The 1823 report was the object of lively discussion in 1825 before the Academy and was approved of by Cauchy, who, although he had some reservations about the validity of some of the symbols used and the equations obtained, emphasized the elegance of the method and the importance of the objects to which they were applied. Cauchy followed the way opened by Brisson, who thus became one of those who developed the methods of functional calculus.

BIBLIOGRAPHY

I. Original Works. Brisson’s writings include “Essai sur I’art de projeter les canaux de navigation,” in Journal de I’École polytechnique, 7 , no. 14 (Apr. 1808), 262–288; “Mémoire sur I’intégration des équations différentielles partielles,” ibid., 191–261; Notice historique sur Gaspard Monge (Paris, 1818); Nouvelle collection de 530 dessins ou feuilles de textes relatifs à l’art de l’ingénieur et lithographiés…sous la direction de M. Brisson, 2 vols. (Paris, 1821–1825); and Essai sur le système gènèral de navigation intéríeure de la France (Paris, 1829).

II. Secondary Literature.
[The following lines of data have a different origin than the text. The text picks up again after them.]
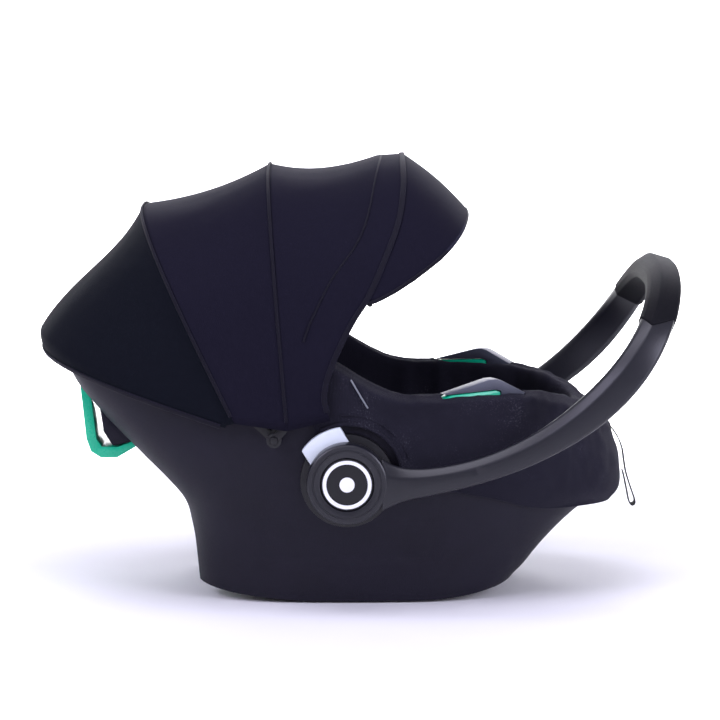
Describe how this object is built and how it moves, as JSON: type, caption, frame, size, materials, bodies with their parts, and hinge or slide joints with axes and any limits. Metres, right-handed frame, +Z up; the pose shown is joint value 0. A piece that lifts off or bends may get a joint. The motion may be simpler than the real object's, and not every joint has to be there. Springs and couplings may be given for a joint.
{
  "type": "infant car seat",
  "caption": "Rear-facing infant car seat with a turning carry handle, folding canopy with visor, sliding headrest, harness and belt guides.",
  "frame": {"origin": "on the floor plane, under the middle of the carry handle's axis", "axes": "+X towards the child's feet, +Y towards the child's left, +Z up"},
  "size_m": [0.7071, 0.44, 0.479],
  "materials": {
    "shell_plastic": "fine satin texture",
    "black_plastic": "satin",
    "guide_plastic": "satin",
    "green_plastic": "semi-gloss",
    "button_plastic": "satin",
    "emblem": "printed",
    "foam": "moulded beads",
    "rubber_pad": "matt",
    "steel": "zinc plated",
    "soft_grip": "soft touch",
    "canopy_cloth": "stretch jersey",
    "cover_cloth": "melange weave",
    "insert_cloth": "soft jersey",
    "strap": "woven webbing",
    "red_plastic": "semi-gloss"
  },
  "bodies": {
    "seat_shell": {"outer_shell": "shell_plastic", "bottom_pan": "black_plastic", "foam_liner": "foam", "rocker_pads": "rubber_pad", "pan_screws": "steel", "bar_carrier_left": "black_plastic", "bar_carrier_right": "black_plastic", "base_bar_front": "steel", "base_bar_rear": "steel", "pivot_mount_left": "black_plastic", "pivot_mount_right": "black_plastic", "pivot_screw_left": "steel", "pivot_screw_right": "steel", "rear_belt_guide": "shell_plastic", "rear_guide_clip": "green_plastic", "lap_guide_left": "guide_plastic", "lap_guide_right": "guide_plastic", "lap_guide_lip_left": "green_plastic", "lap_guide_lip_right": "green_plastic", "button_spring_left": "steel", "button_spring_right": "steel", "canopy_pin_left": "black_plastic", "canopy_pin_right": "black_plastic", "seat_cover": "cover_cloth", "infant_insert": "insert_cloth", "shoulder_strap_left": "strap", "shoulder_strap_right": "strap", "shoulder_pad_left": "insert_cloth", "shoulder_pad_right": "insert_cloth", "lap_strap_left": "strap", "lap_strap_right": "strap", "crotch_strap": "strap", "crotch_pad": "insert_cloth", "buckle_body": "black_plastic", "buckle_tongues": "steel", "adjuster_body": "black_plastic", "adjuster_strap": "strap", "harness_yoke": "steel", "cover_tag": "strap"},
    "carry_handle": {"handle_frame": "black_plastic", "grip_sleeve": "soft_grip", "hub_cap_left": "black_plastic", "hub_cap_right": "black_plastic", "hub_emblem_left": "emblem", "hub_emblem_right": "emblem"},
    "release_left": {"release_button_left": "button_plastic"},
    "release_right": {"release_button_right": "button_plastic"},
    "canopy_front": {"canopy_bow_front": "black_plastic", "canopy_front_panel": "canopy_cloth"},
    "canopy_middle": {"canopy_bow_middle": "black_plastic", "canopy_rear_panel": "canopy_cloth"},
    "canopy_rear": {"canopy_bow_rear": "black_plastic", "canopy_back_panel": "canopy_cloth"},
    "visor": {"canopy_visor": "canopy_cloth", "visor_wire": "steel"},
    "headrest": {"headrest_shell": "black_plastic", "headrest_pad": "insert_cloth", "headrest_grip": "black_plastic"},
    "buckle_release": {"buckle_button": "red_plastic"},
    "adjuster_release": {"adjuster_button": "guide_plastic"}
  },
  "joints": [
    {"name": "handle_turn", "type": "hinge", "parent": "seat_shell", "child": "carry_handle", "pos_m": [0, 0, 0.143], "axis": [0, -1, 0], "range_deg": [0, 145]},
    {"name": "canopy_fold", "type": "hinge", "parent": "seat_shell", "child": "canopy_rear", "pos_m": [-0.078, 0, 0.186], "axis": [0, -1, 0], "range_deg": [0, 26.4], "deforming": ["canopy_back_panel"]},
    {"name": "canopy_middle_fold", "type": "hinge", "parent": "canopy_rear", "child": "canopy_middle", "pos_m": [-0.078, 0, 0.186], "axis": [0, -1, 0], "range_deg": [0, 19.8], "deforming": ["canopy_rear_panel"]},
    {"name": "canopy_front_fold", "type": "hinge", "parent": "canopy_middle", "child": "canopy_front", "pos_m": [-0.078, 0, 0.186], "axis": [0, -1, 0], "range_deg": [0, 19.8], "deforming": ["canopy_front_panel"]},
    {"name": "visor_tuck", "type": "hinge", "parent": "canopy_front", "child": "visor", "pos_m": [0.02418, 0, 0.33146], "axis": [0, -1, 0], "range_deg": [0, 28], "deforming": ["canopy_visor"]},
    {"name": "headrest_slide", "type": "slide", "parent": "seat_shell", "child": "headrest", "axis": [-0.766, 0, 0.6428], "range_m": [0, 0.04]},
    {"name": "release_press_left", "type": "slide", "parent": "seat_shell", "child": "release_left", "axis": [0.5299, 0, -0.848], "range_m": [0, 0.006], "stiffness_N_per_m": 600, "deforming": ["button_spring_left"]},
    {"name": "release_press_right", "type": "slide", "parent": "seat_shell", "child": "release_right", "axis": [0.5299, 0, -0.848], "range_m": [0, 0.006], "stiffness_N_per_m": 600, "deforming": ["button_spring_right"]},
    {"name": "buckle_press", "type": "slide", "parent": "seat_shell", "child": "buckle_release", "axis": [0, 0, -1], "range_m": [0, 0.003], "stiffness_N_per_m": 800},
    {"name": "adjuster_press", "type": "slide", "parent": "seat_shell", "child": "adjuster_release", "axis": [0, 0, -1], "range_m": [0, 0.004], "stiffness_N_per_m": 800}
  ],
  "couplings": [
    {"joint": "canopy_middle_fold", "follows": "canopy_fold", "ratio": 0.75},
    {"joint": "canopy_front_fold", "follows": "canopy_fold", "ratio": 0.75}
  ]
}
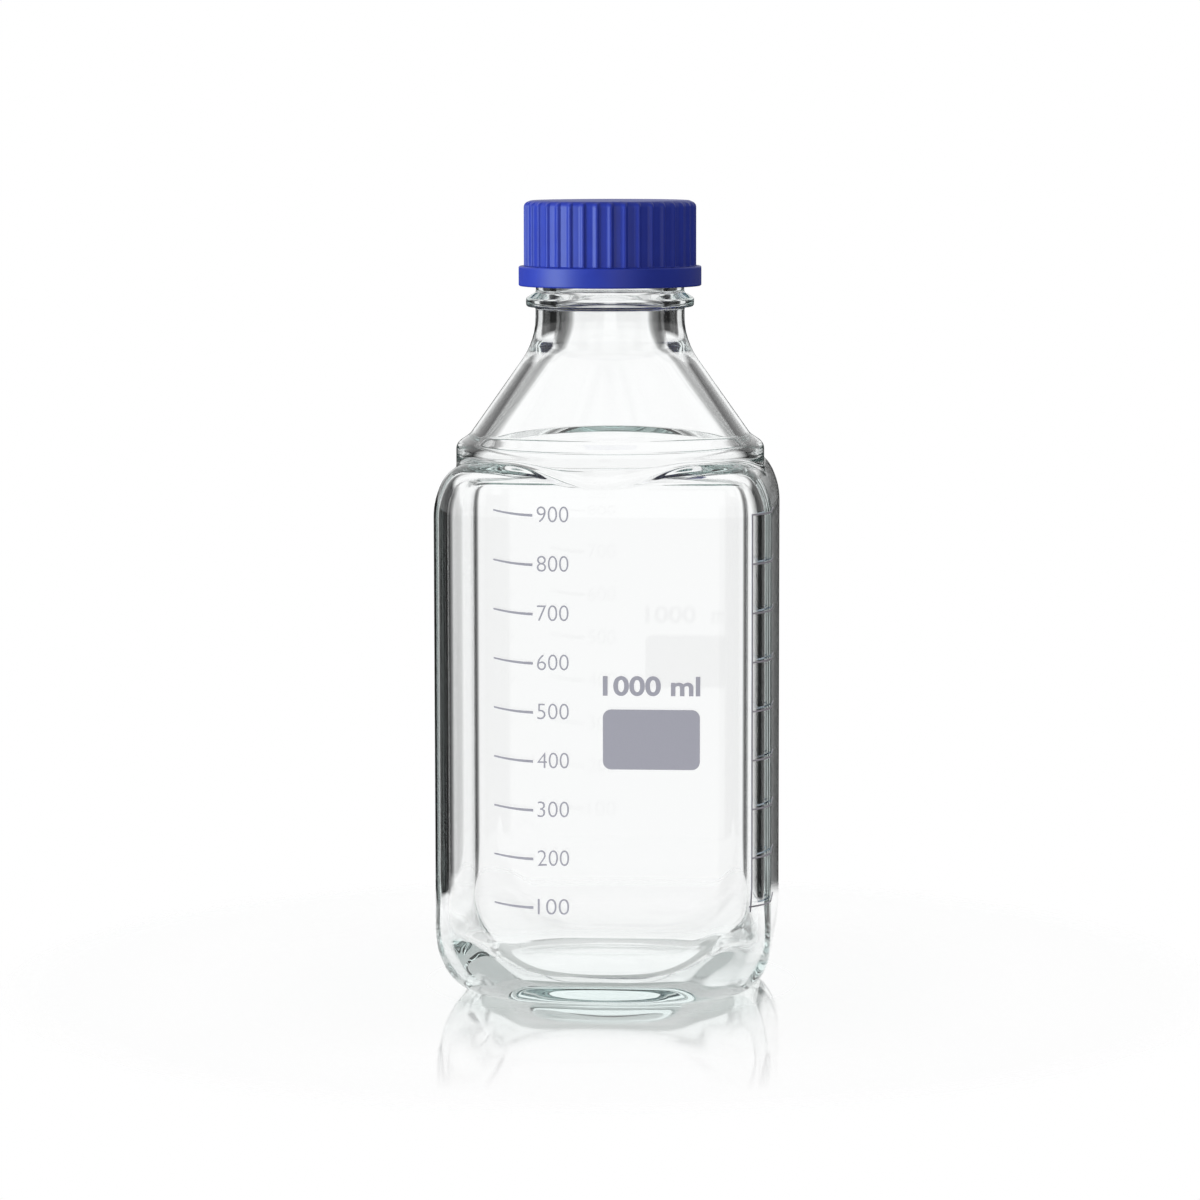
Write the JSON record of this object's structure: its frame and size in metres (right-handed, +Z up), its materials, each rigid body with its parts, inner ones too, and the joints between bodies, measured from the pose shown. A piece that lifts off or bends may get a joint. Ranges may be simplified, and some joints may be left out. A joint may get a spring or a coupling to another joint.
{
  "type": "square media bottle",
  "caption": "Square clear glass laboratory bottle with rounded corners, conical shoulder, round threaded neck, pouring ring and ribbed blue screw cap, for holding and pouring liquids.",
  "frame": {"origin": "middle of the base, on the surface that the bottle stands on", "axes": "+Z up along the axis of the neck; the face with the printed scale looks along -Y"},
  "size_m": [0.0951, 0.0951, 0.2255],
  "materials": {
    "clear_glass": "fire-polished, clear",
    "grey_enamel": "fired opaque enamel",
    "blue_polypropylene": "moulded, satin"
  },
  "bodies": {
    "glass": {"bottle": "clear_glass", "enamel_print": "grey_enamel"},
    "ring": {"pouring_ring": "blue_polypropylene"},
    "cap": {"screw_cap": "blue_polypropylene"}
  },
  "joints": [
    {"name": "cap_turn", "type": "hinge", "parent": "glass", "child": "ring", "pos_m": [0, 0, 0.2218], "axis": [0, 0, 1], "range_deg": [0, 2880]},
    {"name": "cap_rise", "type": "slide", "parent": "ring", "child": "cap", "axis": [0, 0, 1], "range_m": [0, 0.032]}
  ],
  "couplings": [
    {"joint": "cap_rise", "follows": "cap_turn", "m_per_rad": 0.00063662}
  ]
}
Biographical sketches of Brisson are A. Debauve, Les travaux publics et les ingénieurs des ponts et chaussées depuis le XVIIe siècle (Paris, 1893), pp. 381–382; École polytechnique—Livre du centenaire, III (Paris, 1895), 62–64, passim.; F. Hoefer, in Nouvelle biographie générale, VII (1863), cols. 436–437; H. Massiani, in Dictionnaire de biographie française, VII (1956), col. 364; J. and L. G. Michaud, Biographie universelle, new ed., V (1843), 565–567; Le Moniteur (19 Oct. 1828); N. Nielsen, Géomètres français sous la Révolution (Paris, 1937), pp. 37–38, 83–84; J. Petot, Histoire de l’Administration des ponts et chaussées (1599–1815) (Paris, 1955); S. Pincherle, “Opérations fonctionnelles,” in Encyclopédie des sciences mathématiques, II, fasc. 26, 10; Poggendorff, III (1898), col. 196; and Procès verbaux de l’Académie des sciences, VIII (Hendaye, 1918), 223–226.